Your objective
Reproduce the top of the data verbatim, through and including the line that contains "scribe_width = 0.3; // [0.2:0.05:0.6]".

Dataset extract
+-------+

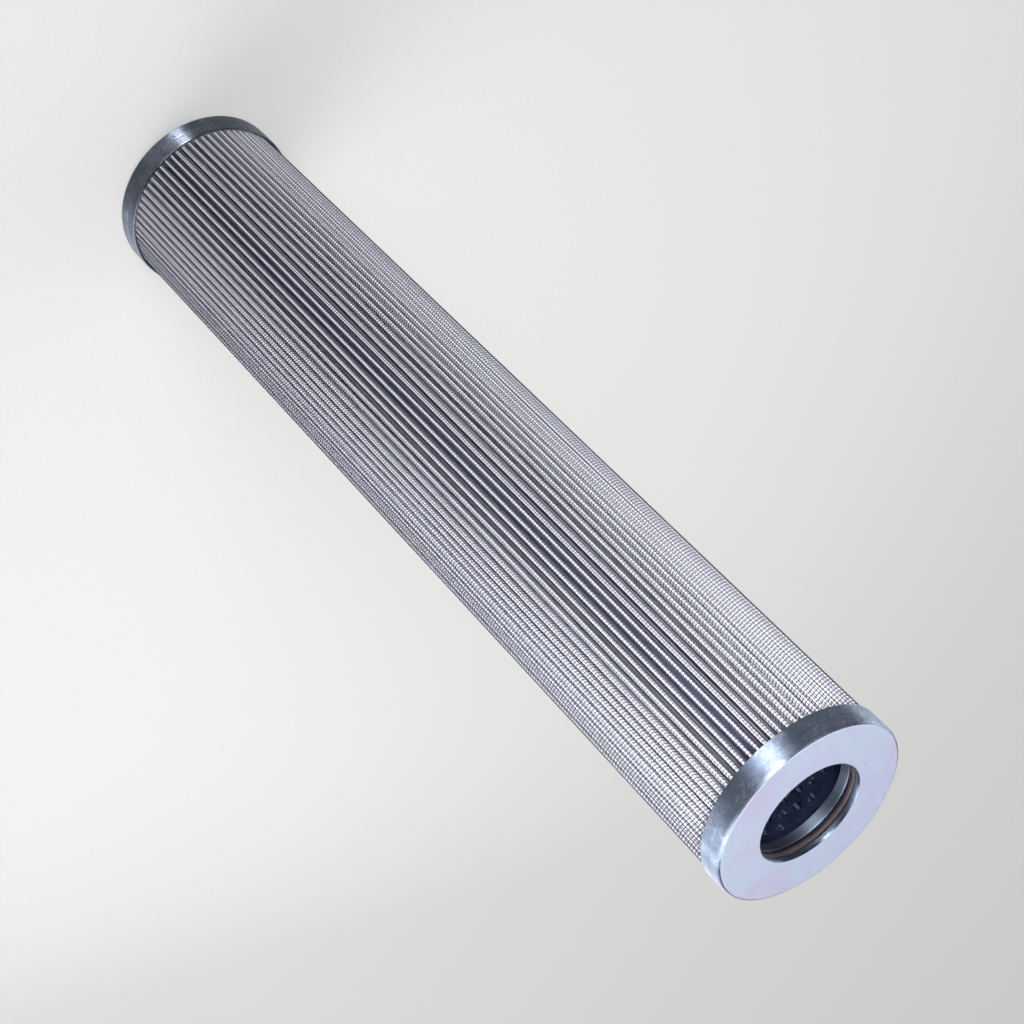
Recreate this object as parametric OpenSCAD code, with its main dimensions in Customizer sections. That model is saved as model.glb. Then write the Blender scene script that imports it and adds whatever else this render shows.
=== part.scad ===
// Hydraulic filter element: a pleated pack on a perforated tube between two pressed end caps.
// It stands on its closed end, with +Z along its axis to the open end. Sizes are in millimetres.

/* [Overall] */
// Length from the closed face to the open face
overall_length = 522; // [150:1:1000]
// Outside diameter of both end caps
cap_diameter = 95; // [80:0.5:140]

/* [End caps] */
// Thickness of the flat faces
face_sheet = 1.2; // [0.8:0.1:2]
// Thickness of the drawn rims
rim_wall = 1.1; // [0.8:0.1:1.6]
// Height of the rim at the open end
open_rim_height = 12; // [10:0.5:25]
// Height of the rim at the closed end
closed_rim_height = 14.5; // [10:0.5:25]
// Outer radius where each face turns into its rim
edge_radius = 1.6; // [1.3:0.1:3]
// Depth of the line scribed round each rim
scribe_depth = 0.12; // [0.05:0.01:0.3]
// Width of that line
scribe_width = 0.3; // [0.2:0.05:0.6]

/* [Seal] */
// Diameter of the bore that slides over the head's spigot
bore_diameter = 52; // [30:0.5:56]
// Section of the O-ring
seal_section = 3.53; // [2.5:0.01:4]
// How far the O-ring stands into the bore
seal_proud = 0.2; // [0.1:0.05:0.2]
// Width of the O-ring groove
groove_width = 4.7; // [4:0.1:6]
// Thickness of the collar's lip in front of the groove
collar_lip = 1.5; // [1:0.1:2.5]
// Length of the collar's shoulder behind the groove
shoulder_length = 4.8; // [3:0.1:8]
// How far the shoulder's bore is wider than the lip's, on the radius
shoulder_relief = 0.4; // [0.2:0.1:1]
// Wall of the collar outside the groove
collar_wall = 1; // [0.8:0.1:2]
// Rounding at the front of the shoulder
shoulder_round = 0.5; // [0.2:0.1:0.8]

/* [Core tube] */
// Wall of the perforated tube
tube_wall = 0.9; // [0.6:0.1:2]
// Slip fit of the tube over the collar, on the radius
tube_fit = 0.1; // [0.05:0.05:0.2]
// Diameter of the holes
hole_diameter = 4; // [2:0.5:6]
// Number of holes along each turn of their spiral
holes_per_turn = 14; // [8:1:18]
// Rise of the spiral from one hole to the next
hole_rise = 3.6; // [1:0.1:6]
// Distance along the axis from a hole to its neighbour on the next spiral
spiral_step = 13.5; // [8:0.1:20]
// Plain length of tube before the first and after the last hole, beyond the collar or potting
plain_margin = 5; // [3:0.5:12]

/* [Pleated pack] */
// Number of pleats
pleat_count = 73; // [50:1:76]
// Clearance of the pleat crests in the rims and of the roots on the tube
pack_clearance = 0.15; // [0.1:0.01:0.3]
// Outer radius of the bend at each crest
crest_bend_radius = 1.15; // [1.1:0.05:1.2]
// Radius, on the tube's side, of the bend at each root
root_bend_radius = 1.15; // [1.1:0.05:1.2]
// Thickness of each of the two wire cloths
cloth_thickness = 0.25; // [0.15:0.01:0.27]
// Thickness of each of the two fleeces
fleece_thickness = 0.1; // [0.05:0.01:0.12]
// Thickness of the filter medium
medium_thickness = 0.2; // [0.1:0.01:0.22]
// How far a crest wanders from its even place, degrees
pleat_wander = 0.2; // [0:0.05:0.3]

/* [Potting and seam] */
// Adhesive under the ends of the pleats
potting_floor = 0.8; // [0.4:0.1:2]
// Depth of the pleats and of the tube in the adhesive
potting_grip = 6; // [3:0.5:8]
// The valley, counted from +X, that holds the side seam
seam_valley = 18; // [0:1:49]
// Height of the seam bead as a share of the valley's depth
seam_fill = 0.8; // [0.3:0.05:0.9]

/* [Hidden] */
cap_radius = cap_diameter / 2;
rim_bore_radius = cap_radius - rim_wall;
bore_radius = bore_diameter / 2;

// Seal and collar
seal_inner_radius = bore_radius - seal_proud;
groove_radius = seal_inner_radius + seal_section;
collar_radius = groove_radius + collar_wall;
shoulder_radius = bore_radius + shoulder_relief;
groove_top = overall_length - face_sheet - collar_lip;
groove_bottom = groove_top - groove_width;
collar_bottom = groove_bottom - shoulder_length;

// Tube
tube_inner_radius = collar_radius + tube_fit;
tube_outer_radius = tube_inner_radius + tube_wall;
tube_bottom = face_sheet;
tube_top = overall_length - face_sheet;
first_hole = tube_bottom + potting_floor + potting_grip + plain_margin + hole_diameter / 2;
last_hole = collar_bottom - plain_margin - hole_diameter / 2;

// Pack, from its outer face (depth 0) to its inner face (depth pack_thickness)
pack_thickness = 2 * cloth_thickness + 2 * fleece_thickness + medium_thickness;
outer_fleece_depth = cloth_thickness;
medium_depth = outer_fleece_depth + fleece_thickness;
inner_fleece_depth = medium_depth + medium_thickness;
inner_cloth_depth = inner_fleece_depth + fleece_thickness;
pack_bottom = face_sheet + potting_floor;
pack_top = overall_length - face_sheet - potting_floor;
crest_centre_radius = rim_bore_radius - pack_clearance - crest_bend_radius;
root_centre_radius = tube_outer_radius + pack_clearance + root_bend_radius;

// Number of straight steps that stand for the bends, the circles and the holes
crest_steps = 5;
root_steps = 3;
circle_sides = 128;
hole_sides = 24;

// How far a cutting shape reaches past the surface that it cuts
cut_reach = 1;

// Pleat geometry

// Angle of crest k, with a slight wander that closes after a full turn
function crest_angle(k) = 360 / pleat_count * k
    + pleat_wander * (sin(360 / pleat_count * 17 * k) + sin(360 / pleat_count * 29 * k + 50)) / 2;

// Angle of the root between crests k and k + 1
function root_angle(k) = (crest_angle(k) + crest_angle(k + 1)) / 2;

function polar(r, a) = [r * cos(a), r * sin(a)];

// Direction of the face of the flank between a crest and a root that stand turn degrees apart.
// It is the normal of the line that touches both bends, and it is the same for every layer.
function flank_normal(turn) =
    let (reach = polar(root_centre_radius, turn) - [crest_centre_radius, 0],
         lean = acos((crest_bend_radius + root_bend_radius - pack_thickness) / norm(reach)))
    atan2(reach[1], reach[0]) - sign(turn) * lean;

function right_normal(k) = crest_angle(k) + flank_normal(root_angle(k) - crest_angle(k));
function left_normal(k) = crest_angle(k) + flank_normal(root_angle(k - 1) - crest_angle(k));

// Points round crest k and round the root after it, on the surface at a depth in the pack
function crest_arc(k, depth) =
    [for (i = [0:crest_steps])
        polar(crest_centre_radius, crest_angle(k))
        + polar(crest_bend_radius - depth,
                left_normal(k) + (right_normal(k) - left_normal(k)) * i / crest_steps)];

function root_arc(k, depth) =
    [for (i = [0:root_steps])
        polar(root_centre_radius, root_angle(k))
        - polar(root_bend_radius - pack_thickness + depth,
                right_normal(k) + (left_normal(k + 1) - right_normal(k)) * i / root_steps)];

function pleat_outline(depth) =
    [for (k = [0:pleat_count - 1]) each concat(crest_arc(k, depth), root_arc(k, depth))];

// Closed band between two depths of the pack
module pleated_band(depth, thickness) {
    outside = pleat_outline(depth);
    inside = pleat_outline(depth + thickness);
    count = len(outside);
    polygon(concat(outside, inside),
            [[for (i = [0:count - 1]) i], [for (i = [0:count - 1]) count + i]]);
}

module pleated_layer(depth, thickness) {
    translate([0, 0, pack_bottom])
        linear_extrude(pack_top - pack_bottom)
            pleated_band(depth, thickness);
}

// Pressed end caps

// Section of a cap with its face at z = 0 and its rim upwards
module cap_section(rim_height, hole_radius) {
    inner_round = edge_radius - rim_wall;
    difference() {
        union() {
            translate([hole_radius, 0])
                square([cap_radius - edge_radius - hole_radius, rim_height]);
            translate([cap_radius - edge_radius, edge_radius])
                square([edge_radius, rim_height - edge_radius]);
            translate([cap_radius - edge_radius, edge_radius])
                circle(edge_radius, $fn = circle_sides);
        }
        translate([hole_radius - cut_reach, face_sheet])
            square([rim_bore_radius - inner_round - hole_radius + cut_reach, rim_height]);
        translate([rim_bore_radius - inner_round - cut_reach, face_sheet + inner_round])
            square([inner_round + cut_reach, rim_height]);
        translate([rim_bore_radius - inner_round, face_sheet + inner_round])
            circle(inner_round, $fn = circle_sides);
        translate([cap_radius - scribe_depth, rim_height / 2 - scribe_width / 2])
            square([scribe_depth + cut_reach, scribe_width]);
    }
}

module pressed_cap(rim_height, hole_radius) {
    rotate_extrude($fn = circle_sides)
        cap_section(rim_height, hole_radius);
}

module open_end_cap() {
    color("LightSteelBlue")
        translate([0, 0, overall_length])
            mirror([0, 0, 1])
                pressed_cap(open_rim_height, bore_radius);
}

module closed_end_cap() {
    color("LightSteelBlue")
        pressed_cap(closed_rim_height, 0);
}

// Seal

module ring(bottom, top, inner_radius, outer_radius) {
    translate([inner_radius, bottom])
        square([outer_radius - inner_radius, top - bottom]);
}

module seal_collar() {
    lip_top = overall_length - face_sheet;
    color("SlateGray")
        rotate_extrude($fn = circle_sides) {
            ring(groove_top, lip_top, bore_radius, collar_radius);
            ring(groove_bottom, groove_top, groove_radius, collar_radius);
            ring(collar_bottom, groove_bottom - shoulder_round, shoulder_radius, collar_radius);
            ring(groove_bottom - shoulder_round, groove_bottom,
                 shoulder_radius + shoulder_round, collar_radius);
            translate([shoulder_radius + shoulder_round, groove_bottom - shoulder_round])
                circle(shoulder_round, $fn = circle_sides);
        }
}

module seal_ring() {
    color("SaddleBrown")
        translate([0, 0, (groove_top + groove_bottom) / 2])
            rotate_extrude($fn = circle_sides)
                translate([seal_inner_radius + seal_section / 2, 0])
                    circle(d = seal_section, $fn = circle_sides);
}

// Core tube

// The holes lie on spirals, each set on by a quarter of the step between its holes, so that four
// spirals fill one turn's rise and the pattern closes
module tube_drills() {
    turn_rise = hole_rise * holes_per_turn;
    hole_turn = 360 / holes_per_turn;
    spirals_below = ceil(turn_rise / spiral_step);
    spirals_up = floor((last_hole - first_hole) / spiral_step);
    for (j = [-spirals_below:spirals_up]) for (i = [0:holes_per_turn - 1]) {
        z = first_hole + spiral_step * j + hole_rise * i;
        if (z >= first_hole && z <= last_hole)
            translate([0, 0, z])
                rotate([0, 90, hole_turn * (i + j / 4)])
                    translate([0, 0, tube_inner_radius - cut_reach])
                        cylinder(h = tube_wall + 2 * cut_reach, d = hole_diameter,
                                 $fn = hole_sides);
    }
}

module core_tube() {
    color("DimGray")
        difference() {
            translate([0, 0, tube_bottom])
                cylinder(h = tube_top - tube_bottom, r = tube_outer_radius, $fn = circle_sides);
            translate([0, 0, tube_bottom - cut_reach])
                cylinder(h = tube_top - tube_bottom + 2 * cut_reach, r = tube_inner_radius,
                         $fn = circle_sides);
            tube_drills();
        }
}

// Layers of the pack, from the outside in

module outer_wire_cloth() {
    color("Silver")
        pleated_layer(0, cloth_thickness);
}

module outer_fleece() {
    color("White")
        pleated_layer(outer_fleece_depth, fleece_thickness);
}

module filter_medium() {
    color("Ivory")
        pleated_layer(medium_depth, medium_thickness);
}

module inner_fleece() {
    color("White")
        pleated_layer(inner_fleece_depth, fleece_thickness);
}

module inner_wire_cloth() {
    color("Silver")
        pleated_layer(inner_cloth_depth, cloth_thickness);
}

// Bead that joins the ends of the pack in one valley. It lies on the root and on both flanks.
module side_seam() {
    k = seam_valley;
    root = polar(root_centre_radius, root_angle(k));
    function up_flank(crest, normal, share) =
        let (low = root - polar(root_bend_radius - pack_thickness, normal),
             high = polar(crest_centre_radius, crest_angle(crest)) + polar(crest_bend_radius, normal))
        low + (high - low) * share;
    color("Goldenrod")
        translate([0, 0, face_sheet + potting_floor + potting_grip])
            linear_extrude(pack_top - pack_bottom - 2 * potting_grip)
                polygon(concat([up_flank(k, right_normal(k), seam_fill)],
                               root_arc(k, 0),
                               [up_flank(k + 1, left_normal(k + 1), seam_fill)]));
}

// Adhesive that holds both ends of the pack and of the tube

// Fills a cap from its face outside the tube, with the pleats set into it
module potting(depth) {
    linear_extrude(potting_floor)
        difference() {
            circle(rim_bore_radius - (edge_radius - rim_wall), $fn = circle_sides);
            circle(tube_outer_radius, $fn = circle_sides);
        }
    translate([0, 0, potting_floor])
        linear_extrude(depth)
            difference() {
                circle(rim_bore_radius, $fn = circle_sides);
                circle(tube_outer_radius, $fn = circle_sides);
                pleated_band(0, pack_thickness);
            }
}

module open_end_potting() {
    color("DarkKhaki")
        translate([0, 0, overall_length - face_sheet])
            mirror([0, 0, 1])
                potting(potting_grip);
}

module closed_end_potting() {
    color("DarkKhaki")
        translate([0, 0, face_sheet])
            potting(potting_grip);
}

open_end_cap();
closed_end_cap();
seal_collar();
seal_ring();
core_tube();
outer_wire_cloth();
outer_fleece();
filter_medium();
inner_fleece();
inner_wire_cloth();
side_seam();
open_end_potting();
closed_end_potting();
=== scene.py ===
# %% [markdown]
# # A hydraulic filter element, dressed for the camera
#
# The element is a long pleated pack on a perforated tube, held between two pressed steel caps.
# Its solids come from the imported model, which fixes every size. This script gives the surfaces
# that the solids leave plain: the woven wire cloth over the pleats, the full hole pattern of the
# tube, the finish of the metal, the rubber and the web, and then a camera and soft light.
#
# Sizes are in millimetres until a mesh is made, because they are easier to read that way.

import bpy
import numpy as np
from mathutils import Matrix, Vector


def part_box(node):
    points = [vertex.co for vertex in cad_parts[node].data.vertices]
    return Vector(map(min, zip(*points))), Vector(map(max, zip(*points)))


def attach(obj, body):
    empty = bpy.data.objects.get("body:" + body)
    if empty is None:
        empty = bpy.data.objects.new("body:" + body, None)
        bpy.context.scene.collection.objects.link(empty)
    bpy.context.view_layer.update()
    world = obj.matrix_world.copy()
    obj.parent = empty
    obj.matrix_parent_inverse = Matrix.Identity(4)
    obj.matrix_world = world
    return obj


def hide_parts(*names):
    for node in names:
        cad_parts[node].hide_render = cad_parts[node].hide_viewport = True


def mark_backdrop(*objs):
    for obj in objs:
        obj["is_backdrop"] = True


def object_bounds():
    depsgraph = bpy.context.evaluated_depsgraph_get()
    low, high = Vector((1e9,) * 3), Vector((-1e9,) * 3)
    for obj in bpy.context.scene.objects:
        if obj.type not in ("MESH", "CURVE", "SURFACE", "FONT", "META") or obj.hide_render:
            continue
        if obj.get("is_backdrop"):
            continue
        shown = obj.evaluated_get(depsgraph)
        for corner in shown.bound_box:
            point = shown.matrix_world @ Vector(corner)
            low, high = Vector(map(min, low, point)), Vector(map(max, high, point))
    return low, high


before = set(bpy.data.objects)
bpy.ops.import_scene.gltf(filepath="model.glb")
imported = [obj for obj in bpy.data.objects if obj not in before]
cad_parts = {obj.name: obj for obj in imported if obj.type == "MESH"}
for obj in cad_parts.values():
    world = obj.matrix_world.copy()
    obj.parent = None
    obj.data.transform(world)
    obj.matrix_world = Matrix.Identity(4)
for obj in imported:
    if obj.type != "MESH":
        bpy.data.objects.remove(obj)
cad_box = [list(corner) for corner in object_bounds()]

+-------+

Final result
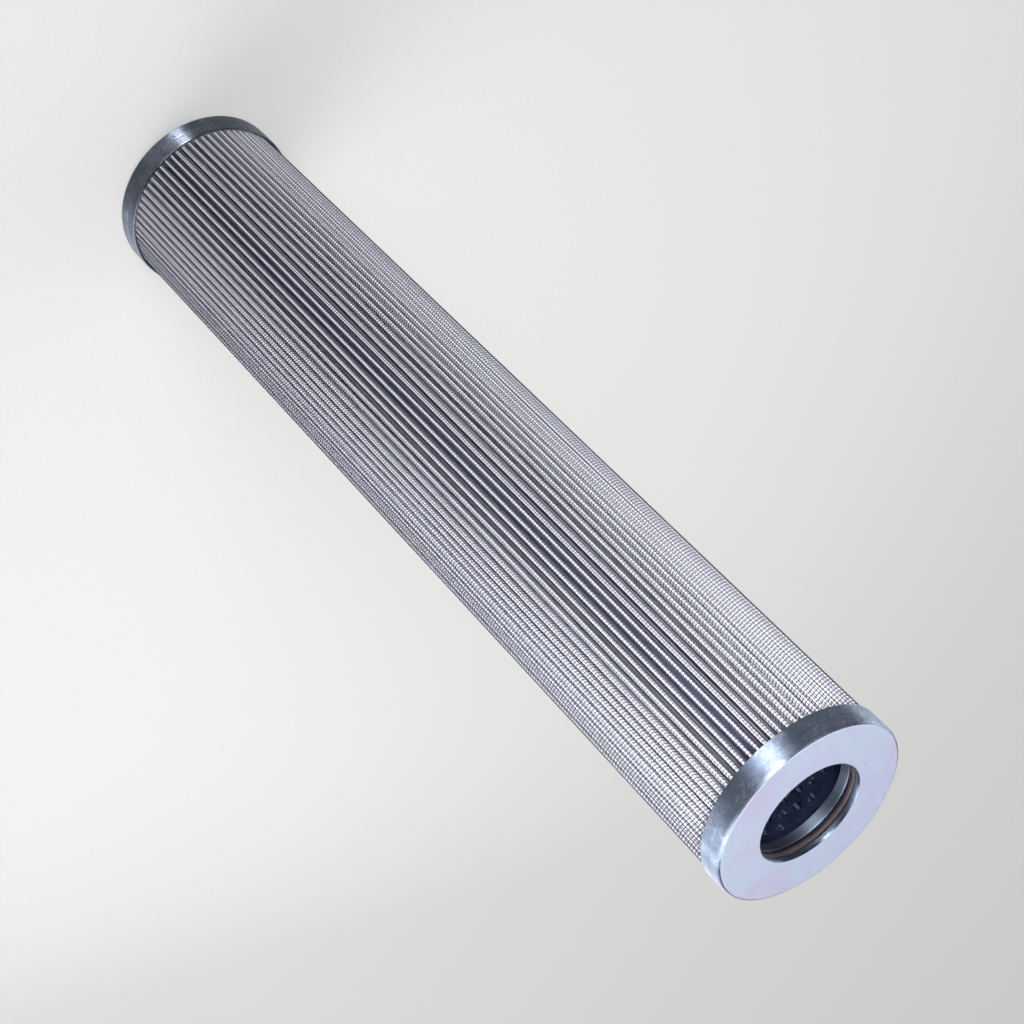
Recreate this object as parametric OpenSCAD code, with its main dimensions in Customizer sections. That model is saved as model.glb. Then write the Blender scene script that imports it and adds whatever else this render shows.
=== part.scad ===
// Hydraulic filter element: a pleated pack on a perforated tube between two pressed end caps.
// It stands on its closed end, with +Z along its axis to the open end. Sizes are in millimetres.

/* [Overall] */
// Length from the closed face to the open face
overall_length = 522; // [150:1:1000]
// Outside diameter of both end caps
cap_diameter = 95; // [80:0.5:140]

/* [End caps] */
// Thickness of the flat faces
face_sheet = 1.2; // [0.8:0.1:2]
// Thickness of the drawn rims
rim_wall = 1.1; // [0.8:0.1:1.6]
// Height of the rim at the open end
open_rim_height = 12; // [10:0.5:25]
// Height of the rim at the closed end
closed_rim_height = 14.5; // [10:0.5:25]
// Outer radius where each face turns into its rim
edge_radius = 1.6; // [1.3:0.1:3]
// Depth of the line scribed round each rim
scribe_depth = 0.12; // [0.05:0.01:0.3]
// Width of that line
scribe_width = 0.3; // [0.2:0.05:0.6]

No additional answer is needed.